When this calculator is most useful

This calculator is especially useful for finance teams, investors, MBA students, FP&A professionals, and valuation analysts who need a practical estimate of debt cost without a full Bloomberg terminal workflow. It works well when the debt instrument is a plain-vanilla fixed coupon bond with a known market price and maturity. It is less precise for distressed debt, highly structured securities, floating-rate notes, deep in-the-money callable issues, or debt with unusual covenants and tax treatment.

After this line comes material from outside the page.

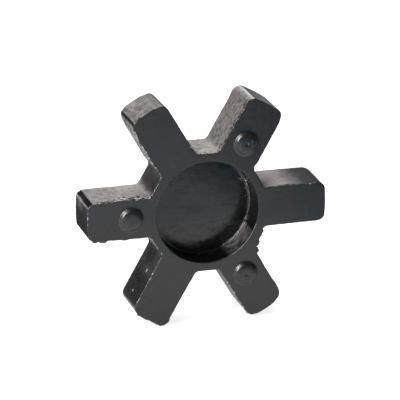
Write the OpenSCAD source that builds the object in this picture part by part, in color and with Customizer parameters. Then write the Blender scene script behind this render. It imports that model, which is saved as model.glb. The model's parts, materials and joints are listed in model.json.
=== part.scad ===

Authoritative resources for further study

For readers who want to validate assumptions and build stronger debt cost models, the following public resources are highly useful:

Bottom line

An after tax cost of debt bond calculator helps bridge bond math and corporate finance decision-making. By estimating the market-based yield to maturity first and then adjusting for the tax deductibility of interest, you get a more realistic view of what borrowing costs the firm economically. That result can support WACC estimation, project evaluation, capital structure planning, fairness analysis, and strategic financing decisions. If you want the most credible output, use current bond prices, verify whether the bond has special features, and choose a tax rate that reflects the firm’s expected ability to use interest deductions.